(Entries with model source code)
• • • • •

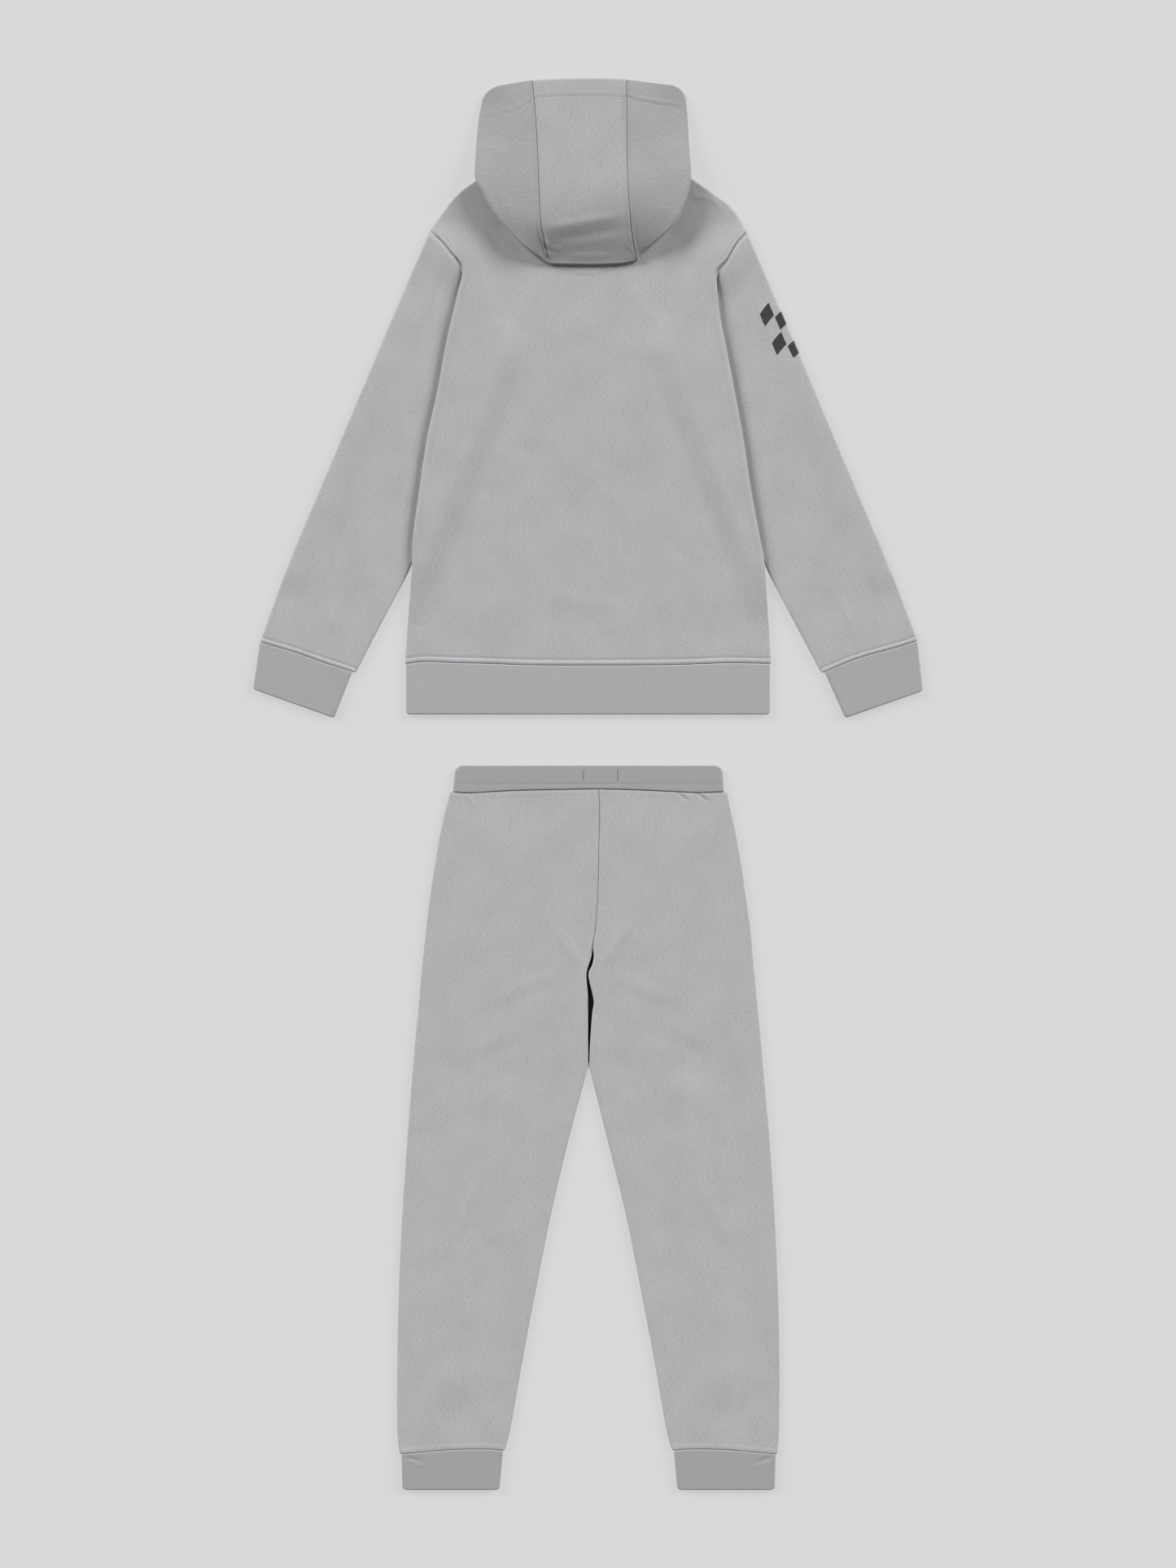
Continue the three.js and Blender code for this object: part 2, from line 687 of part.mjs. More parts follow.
function hoodSideSurface(lines, side, wallIn) {
  const plan = hoodSidePlan(lines, side);
  return countRows(0, lines.length - 1, 1).map((at) => {
    const edge = plan(at, 0);
    const seam = plan(at, 1);
    const width = distance(edge, seam);
    const foldRadius = readRow(lines, 'height', at) / 2;
    const returned = readRow(lines, 'returned', at) * width;
    const floor = hoodFloor(...edge);
    return hoodSideStations().map((station) => {
      if (station.flat === undefined) {
        const radius = foldRadius - wallIn;
        const fold = foldPoint(station.turn, foldRadius, radius, 1);
        const [x, y] = plan(at, fold.reach / width);
        return [x, y, floor + foldRadius + station.layer * radius * fold.rise];
      }
      if (station.layer < 0) {
        const [x, y] = plan(at, lerp(foldRadius, returned, station.flat) / width);
        return [x, y, hoodFloor(x, y) + wallIn];
      }
      const [x, y] = plan(at, lerp(foldRadius, width, station.flat) / width);
      const even = station.flat * (2 - station.flat);
      const ease = (even + smoothstep(station.flat, 0, 1)) / 2;
      return [x, y, lerp(floor + 2 * foldRadius, hoodTop(...seam), ease) - wallIn];
    });
  });
}

function hoodSide(name, lines, side) {
  const outer = hoodSideSurface(lines, side, 0);
  const inner = hoodSideSurface(lines, side, FLEECE.wall);
  return sewSolid(name, GREY_FLEECE, outer, inner, false);
}

function hoodCentreX(y, share) {
  const left = readTable(HOOD_SEAMS, 'y', 'left', y) + HOOD_SEAM_GAP / 2;
  const right = readTable(HOOD_SEAMS, 'y', 'right', y) - HOOD_SEAM_GAP / 2;
  return lerp(left, right, share);
}

const HOOD_CENTRE_SHARES = [0, 0.15, 0.32, 0.5, 0.68, 0.85, 1];
const HOOD_UPPER_ROWS = [
  1, 0.95, 0.89, 0.81, 0.72, 0.62, 0.52, 0.43, 0.35, 0.28, 0.22, 0.17, 0.12, 0.07, 0.03,
];
const HOOD_RETURN_ROWS = [0.3, 0.65, 1];
// The layer and the turn of each row round the fold at the hood's lower edge
const HOOD_FOLD_ROWS = [[1, 0], [1, 0.5], [1, 1], [-1, 0.5], [-1, 0]];

function hoodCentreSurface(wallIn) {
  const foldRadius = HOOD_FOLD_HEIGHT / 2;
  const radius = foldRadius - wallIn;
  const floor = FLEECE.height + LAYER_GAP;
  const across = (share, level) => {
    const middleX = hoodCentreX(level(0), share);
    const y = level(middleX);
    return [hoodCentreX(y, share), y];
  };
  const upper = HOOD_UPPER_ROWS.map((row) => HOOD_CENTRE_SHARES.map((share) => {
    const level = (x) => lerp(
      readTable(HOOD_LOWER_EDGE, 'x', 'y', x) + foldRadius,
      readTable(HOOD_MOUTH, 'x', 'y', x),
      row,
    );
    const [x, y] = across(share, level);
    return [x, y, hoodTop(x, y) - wallIn];
  }));
  const fold = HOOD_FOLD_ROWS.map(([layer, turn]) => HOOD_CENTRE_SHARES.map((share) => {
    const point = foldPoint(turn, foldRadius, radius, 1);
    const level = (edgeX) => readTable(HOOD_LOWER_EDGE, 'x', 'y', edgeX) + point.reach;
    const [x, y] = across(share, level);
    return [x, y, floor + foldRadius + layer * radius * point.rise];
  }));
  const under = HOOD_RETURN_ROWS.map((row) => HOOD_CENTRE_SHARES.map((share) => {
    const level = (x) => lerp(readTable(HOOD_LOWER_EDGE, 'x', 'y', x) + foldRadius, HOOD_NECK_Y, row);
    const [x, y] = across(share, level);
    return [x, y, floor + wallIn];
  }));
  return [...upper, ...fold, ...under];
}

function hoodCentre() {
  const outer = hoodCentreSurface(0);
  const inner = hoodCentreSurface(FLEECE.wall);
  return sewSolid('hood_centre', GREY_FLEECE, outer, inner, false);
}

// Joggers

const LEG_LAST = LEG_LINES.length - 1;
const SEAT_STATIONS = 5;
const FRONT_STATIONS = 4;

function legPlan(leftName, rightName) {
  return (at, share) => {
    const x = lerp(readRow(LEG_LINES, leftName, at), readRow(LEG_LINES, rightName, at), share);
    const waist = readTable(WAIST_SEAM, 'x', 'y', x) - SEAM_GAP / 2 - LEG_LINES[0].y;
    const ankle = readTable(ANKLE_SEAM, 'x', 'y', Math.abs(x)) + SEAM_GAP / 2 - LEG_LINES[LEG_LAST].y;
    const bend = waist * (1 - smoothstep(at, 0, 1)) + ankle * smoothstep(at, LEG_LAST - 1, LEG_LAST);
    return [x, readRow(LEG_LINES, 'y', at) + bend];
  };
}

function legRolled(half, innerSide) {
  return (at, side) => {
    if (side !== innerSide) return 1;
    if (half > 0) return readRow(LEG_LINES, 'rolled', at);
    return 1 - smoothstep(readRow(LEG_LINES, 'y', at), FRONTS_ROLLED_Y, FRONTS_PART_Y);
  };
}

function legPanel(name, half, edges, innerSide) {
  return sewPiece({
    name,
    look: GREY_FLEECE,
    cloth: FLEECE,
    half,
    stations: layerStations(half, evenShares(half > 0 ? SEAT_STATIONS : FRONT_STATIONS)),
    rows: plainRows(countRows(0, LEG_LAST, 1)),
    plan: legPlan(...edges),
    rolled: legRolled(half, innerSide),
    swells: half > 0 ? JOGGERS_SWELLS : undefined,
  });
}

// The set

const hoodie = new THREE.Group();
hoodie.position.y = HOODIE_Y;
hoodie.add(
  bodyPanel('back_panel', 1, 'back', BODY_SWELLS),
  bodyPanel('front_panel', -1, 'front'),
  sleeve('sleeve_left', 'left', LEFT_CUFF_SEAM),
  sleeve('sleeve_right', 'right', RIGHT_CUFF_SEAM),
  sleeveCuff('cuff_left', LEFT_CUFF_SEAM, [[-411.5, 31], [-311.5, -4.5]]),
  sleeveCuff('cuff_right', RIGHT_CUFF_SEAM, [[315.5, -4.5], [411.5, 29]]),
  hemBand(),
  hoodCentre(),
  hoodSide('hood_side_left', HOOD_LEFT_LINES, 'left'),
  hoodSide('hood_side_right', HOOD_RIGHT_LINES, 'right'),
);

const joggers = new THREE.Group();
joggers.position.y = JOGGERS_Y;
joggers.add(
  legPanel('seat_left', 1, ['leftOuter', 'leftSeat'], 1),
  legPanel('seat_right', 1, ['rightSeat', 'rightOuter'], -1),
  legPanel('leg_front_left', -1, ['leftOuter', 'leftFront'], 1),
  legPanel('leg_front_right', -1, ['rightFront', 'rightOuter'], -1),
  waistband(),
  ankleCuff('leg_cuff_left', [-229.2, -104.2], [[-228, 0], [-108.5, 0]], true),
  ankleCuff('leg_cuff_right', [105.2, 230.5], [[109.5, 0], [229.5, 0]], false),
);

const set = new THREE.Group();
set.add(hoodie, joggers);

export default set;
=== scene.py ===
"""A child's hoodie and joggers laid flat with their backs up.

Each cut and sewn piece is a thin shell of cloth worked out from short tables in millimetres:
X runs to the right, Y towards the hood and Z up. Each garment has a frame of its own, with Y
measured from its lowest edge, and is moved to its place in the set as its mesh is made.
"""
import math

import bpy
import numpy as np
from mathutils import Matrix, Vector
from mathutils.bvhtree import BVHTree


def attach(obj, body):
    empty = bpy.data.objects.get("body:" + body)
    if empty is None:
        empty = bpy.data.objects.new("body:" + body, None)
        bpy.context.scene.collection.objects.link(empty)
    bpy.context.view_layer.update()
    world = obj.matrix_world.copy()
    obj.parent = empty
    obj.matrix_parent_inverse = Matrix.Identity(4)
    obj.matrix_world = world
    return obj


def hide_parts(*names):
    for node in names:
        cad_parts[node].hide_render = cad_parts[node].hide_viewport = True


MM = 0.001
HOODIE_Y = 85.5
JOGGERS_Y = -866.5

# Wall of each cloth and the height of a flattened tube of it
FLEECE = {"wall": 2.0, "height": 5.0}
RIB = {"wall": 2.6, "height": 6.0}
SEAM_GAP = 0.3
LAYER_GAP = 0.3
# How high a piece lies where another is below it
LAYER_RISE = FLEECE["height"] + LAYER_GAP

# How far apart the points of the cloth lie, on the layer that shows and on the under layer, and
# how far from a sewn or cut end its first rows lie
FINE_STEP = 2.4
PLAIN_STEP = 9.0
END_PLACES = [0, 0.2, 0.6, 1.1, 1.8, 2.6, 3.6, 4.7, 5.8, 6.9, 8.0, 9.3, 11]
SEAM_PLACES = np.array(END_PLACES[:7])
FEWEST_STATIONS = 3
# Turns of a fold from its edge to its flat part, and from one layer's flat part to the other's
FOLD_TURNS = np.array([1, 0.85, 0.68, 0.5, 0.33, 0.16, 0])
FOLDS = len(FOLD_TURNS)
WHOLE_FOLD = np.concatenate([FOLD_TURNS[::-1], FOLD_TURNS[1:]])
FOLD_LAYERS = np.concatenate([np.ones(FOLDS), -np.ones(FOLDS - 1)])
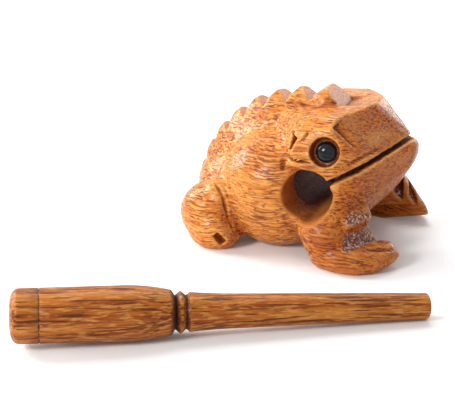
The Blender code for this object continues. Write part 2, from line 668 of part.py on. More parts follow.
def striker():
    outline = striker_profile()
    profile = [(radius, -distance) for radius, distance in outline]
    profile.reverse()
    stick = turned("striker", profile, STRIKER_SIDES, PARTS)
    tip = SHAFT_TIP_DIAMETER / 2
    tip_at = STRIKER_LENGTH - SHAFT_TIP_ROUND
    handle = [(radius, distance) for radius, distance in outline if distance < HANDLE_LENGTH]
    slope, bulge, bulge_at = max(
        (atan2(radius - tip, tip_at - distance), radius, distance) for radius, distance in handle)
    heading = radians(STRIKER_HEADING_DEGREES)
    along = Vector((cos(heading) * cos(slope), sin(heading) * cos(slope), -sin(slope)))
    down = Vector((-cos(heading) * sin(slope), -sin(heading) * sin(slope), -cos(slope)))
    frame = facing((0, 0, 0), -along, down)
    contact = frame @ Vector((bulge, 0, -bulge_at))
    frame.translation = Vector((*STRIKER_END, 0)) - Vector((0, 0, contact.z))
    stick.matrix_world = frame
    return stick


for leftover in list(bpy.data.objects):
    bpy.data.objects.remove(leftover)
PARTS = collection("frog_guiro")
CUTTERS = collection("cutters")

body = rough_frog()
skin = BVHTree.FromObject(body, bpy.context.evaluated_depsgraph_get())
tools = [floor_cut(), bore_cut(), chamber_cut(), mouth_cut()]
tools += [plane_cut("snout_facet", SNOUT_FACET_POINT, SNOUT_FACET_NORMAL)]
for side, word in ((-1, "right"), (1, "left")):
    normal = on_side(SIDE_FACET_NORMAL, side)
    tools += [plane_cut("facet_" + word, on_side(SIDE_FACET_POINT, side), normal)]
    tools += side_chip_cuts(side, word, SIDE_CHIPS)
    seat = eye_frame(skin, side)
    tools += eye_socket_cut("eye_" + word, seat)
    bead = eye_bead("eye_" + word, seat)
    bead.data.materials.append(principled("eye_black_" + word, (0.012, 0.012, 0.014), 0.08))
tools += side_chip_cuts(-1, "right", RIGHT_TOE_CHIPS)
tools += [toe_cut(name, corners) for name, corners in LEFT_TOE_CUTS.items()]
for index in range(TOOTH_COUNT):
    tools += notch_cut(index)
carve(body, tools)
body.data.materials.append(principled("varnished_wood", (0.55, 0.23, 0.06), 0.35))
stick = striker()
stick.data.materials.append(principled("striker_wood", (0.50, 0.24, 0.07), 0.35))
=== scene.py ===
# The looks of the frog guiro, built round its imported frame: a carved and varnished
# frog, two glossy bead eyes and a turned striker, on a pale floor.
from collections import namedtuple
from math import atan2, cos, pi, radians, sin

import bmesh
import bpy
import numpy as np
from mathutils import Matrix, Vector
from mathutils.bvhtree import BVHTree


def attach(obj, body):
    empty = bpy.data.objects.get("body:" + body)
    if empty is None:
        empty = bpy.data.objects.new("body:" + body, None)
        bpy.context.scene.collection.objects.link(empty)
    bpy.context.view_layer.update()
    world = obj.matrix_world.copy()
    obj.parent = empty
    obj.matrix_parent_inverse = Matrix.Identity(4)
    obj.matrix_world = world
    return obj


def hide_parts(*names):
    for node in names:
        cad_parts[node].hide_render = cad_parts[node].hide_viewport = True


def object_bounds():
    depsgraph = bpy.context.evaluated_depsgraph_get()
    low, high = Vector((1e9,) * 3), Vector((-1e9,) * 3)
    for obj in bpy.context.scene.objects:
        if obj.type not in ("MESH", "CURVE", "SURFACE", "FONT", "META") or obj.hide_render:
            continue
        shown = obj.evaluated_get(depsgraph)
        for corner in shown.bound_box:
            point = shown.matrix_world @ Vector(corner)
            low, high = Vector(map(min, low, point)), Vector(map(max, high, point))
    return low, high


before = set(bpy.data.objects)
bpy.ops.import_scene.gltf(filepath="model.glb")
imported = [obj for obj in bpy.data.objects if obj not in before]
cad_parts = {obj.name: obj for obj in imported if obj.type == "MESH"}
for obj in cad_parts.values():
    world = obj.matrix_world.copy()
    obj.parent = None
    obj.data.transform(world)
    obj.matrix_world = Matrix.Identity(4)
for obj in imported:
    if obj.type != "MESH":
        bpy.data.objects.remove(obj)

SIDES = (-1, 1)
cad_box = [list(corner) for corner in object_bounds()]

# Frog, with the CAD part's values, in metres and degrees. Points with a side are those of the
# left one.
BACK_CENTRE_X = 0.006
BACK_CENTRE_Z = 0.011
BACK_RADIUS = 0.0486
BACK_HALF_WIDTH = 0.027
BACK_FRONT_CUT = (0.03, 0, 0.056)
BACK_FRONT_SLOPE = (-0.746, 0, 0.666)
BACK_LOWER_CUT = (0, 0, 0.0075)
# Section of the crest's rim: distance from the middle and rise above the back
CREST = [
    (0, 0.0054), (0.002, 0.0051), (0.004, 0.004), (0.006, 0.002), (0.008, -0.0004),
    (0.01, -0.0029), (0.0125, -0.0059), (0.015, -0.009),
]
TOOTH_RISE = 0.0053
TOOTH_COUNT = 9
TOOTH_PITCH = 12.1
FIRST_TOOTH = 83.0
FRONT_TOOTH_EXTRA = 0.0024
FRONT_TOOTH_SIZE = (0.0084, 0.01)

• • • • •

OBJECTIVE >> Pick out each line containing the string "Blender" and copy it.

ANSWER FOR THE TASK >>
Continue the three.js and Blender code for this object: part 2, from line 687 of part.mjs. More parts follow.
The Blender code for this object continues. Write part 2, from line 668 of part.py on. More parts follow.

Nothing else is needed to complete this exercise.